§ LISTED ENTRIES:

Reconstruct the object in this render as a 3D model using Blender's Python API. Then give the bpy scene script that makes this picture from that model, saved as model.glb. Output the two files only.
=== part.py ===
--
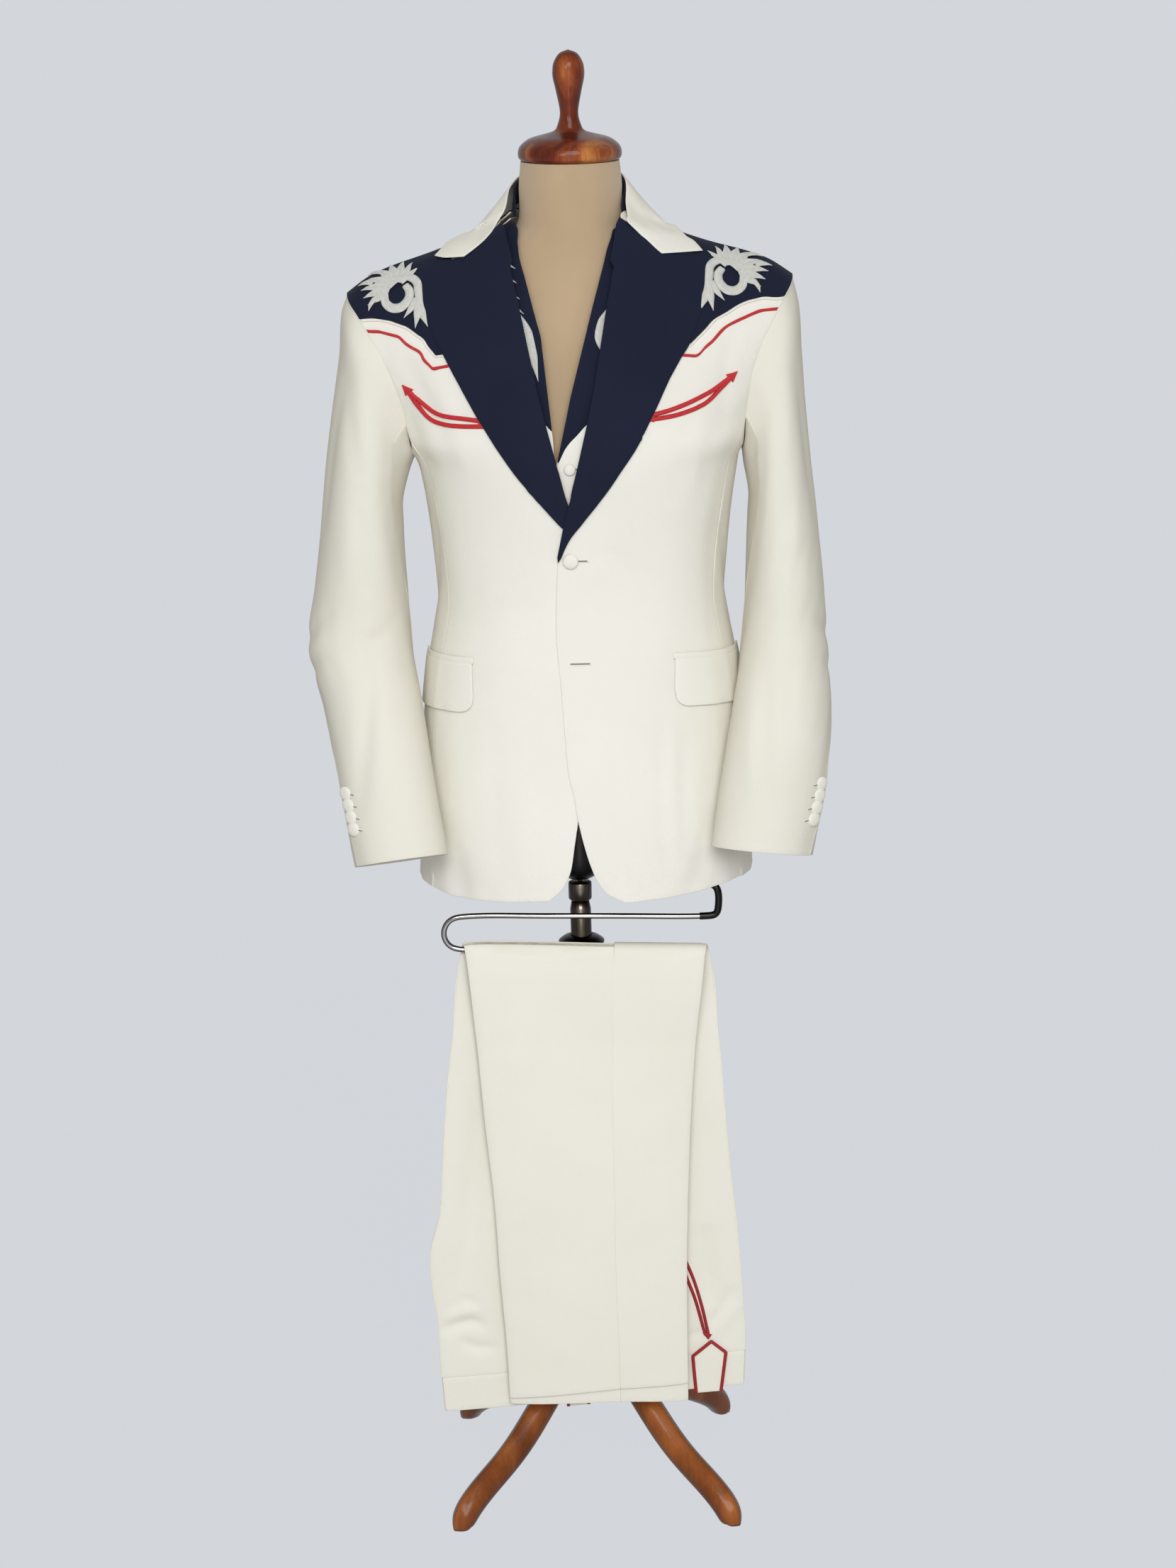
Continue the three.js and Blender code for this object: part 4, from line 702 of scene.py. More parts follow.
==
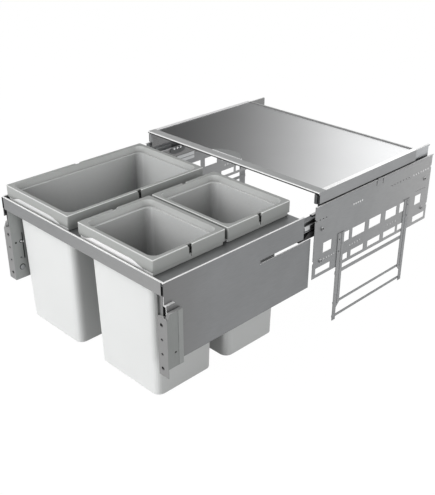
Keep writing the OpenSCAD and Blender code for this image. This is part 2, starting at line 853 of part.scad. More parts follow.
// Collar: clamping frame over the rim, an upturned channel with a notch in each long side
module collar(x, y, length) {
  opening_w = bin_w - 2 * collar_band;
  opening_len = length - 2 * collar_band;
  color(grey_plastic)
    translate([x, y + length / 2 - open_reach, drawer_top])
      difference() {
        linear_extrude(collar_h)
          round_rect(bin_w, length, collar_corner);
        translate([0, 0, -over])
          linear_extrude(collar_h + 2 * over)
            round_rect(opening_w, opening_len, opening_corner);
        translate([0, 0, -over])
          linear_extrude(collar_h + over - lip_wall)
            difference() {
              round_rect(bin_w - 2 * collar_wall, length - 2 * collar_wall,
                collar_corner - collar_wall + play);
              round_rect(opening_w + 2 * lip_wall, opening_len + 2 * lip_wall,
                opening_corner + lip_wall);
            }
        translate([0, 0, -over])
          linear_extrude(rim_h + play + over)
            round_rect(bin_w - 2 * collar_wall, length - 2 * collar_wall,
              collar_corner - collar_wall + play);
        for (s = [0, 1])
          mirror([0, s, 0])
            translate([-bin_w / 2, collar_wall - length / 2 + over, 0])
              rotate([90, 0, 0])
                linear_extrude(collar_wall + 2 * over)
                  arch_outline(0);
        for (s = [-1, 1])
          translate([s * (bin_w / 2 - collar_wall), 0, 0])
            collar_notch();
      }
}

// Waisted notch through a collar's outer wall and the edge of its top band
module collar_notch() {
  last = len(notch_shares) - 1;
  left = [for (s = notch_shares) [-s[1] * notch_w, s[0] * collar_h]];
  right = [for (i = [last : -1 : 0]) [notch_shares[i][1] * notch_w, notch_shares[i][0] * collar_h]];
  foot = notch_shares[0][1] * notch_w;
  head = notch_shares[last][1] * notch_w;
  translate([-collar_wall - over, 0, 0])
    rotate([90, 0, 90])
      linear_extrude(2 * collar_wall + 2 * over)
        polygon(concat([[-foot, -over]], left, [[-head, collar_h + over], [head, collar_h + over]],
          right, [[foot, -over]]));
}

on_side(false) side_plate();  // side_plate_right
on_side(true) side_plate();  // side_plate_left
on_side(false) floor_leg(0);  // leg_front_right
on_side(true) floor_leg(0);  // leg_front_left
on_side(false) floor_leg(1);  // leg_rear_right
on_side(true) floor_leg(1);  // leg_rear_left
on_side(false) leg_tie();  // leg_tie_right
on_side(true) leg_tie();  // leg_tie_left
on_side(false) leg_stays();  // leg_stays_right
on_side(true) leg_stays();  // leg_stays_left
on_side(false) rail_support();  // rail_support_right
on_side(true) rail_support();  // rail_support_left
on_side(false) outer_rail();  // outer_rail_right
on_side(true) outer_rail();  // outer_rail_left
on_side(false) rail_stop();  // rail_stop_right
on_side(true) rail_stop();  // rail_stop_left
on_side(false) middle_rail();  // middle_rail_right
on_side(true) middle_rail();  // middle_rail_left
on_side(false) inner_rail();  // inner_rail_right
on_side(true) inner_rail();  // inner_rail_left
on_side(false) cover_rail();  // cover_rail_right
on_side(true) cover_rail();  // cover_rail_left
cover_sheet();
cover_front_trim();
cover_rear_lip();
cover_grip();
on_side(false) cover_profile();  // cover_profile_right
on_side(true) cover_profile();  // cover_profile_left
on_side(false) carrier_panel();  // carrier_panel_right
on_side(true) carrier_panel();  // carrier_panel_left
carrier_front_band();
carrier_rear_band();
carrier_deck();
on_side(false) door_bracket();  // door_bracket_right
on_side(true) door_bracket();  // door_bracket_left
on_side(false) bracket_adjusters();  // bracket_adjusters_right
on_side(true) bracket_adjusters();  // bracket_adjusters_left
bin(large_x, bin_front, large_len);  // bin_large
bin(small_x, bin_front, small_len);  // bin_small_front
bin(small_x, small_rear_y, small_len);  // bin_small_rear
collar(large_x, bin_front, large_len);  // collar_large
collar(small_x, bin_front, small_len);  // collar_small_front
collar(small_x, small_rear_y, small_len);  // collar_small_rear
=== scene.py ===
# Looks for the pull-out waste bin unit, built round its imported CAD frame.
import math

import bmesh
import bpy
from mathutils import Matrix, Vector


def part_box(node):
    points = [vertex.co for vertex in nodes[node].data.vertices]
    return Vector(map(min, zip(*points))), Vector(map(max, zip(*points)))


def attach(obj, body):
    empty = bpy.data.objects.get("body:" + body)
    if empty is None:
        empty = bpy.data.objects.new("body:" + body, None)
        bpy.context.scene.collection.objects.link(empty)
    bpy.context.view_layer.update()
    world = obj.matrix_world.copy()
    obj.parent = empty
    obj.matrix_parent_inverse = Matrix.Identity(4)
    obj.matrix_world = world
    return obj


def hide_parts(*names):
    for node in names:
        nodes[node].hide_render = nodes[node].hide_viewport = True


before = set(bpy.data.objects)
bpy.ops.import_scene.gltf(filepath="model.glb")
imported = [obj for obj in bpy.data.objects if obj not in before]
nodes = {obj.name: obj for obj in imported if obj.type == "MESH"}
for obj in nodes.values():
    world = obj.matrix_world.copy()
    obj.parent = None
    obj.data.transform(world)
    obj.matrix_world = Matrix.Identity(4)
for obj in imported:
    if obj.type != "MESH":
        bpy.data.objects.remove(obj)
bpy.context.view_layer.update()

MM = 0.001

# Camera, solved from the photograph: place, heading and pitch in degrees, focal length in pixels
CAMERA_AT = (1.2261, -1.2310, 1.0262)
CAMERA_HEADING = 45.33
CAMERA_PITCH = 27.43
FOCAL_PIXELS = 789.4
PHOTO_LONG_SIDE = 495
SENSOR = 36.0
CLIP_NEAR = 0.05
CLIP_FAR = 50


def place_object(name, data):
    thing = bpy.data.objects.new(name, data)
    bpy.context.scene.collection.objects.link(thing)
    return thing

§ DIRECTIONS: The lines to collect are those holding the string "context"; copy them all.

§ THE ANSWER:
        bpy.context.scene.collection.objects.link(empty)
    bpy.context.view_layer.update()
bpy.context.view_layer.update()
    bpy.context.scene.collection.objects.link(thing)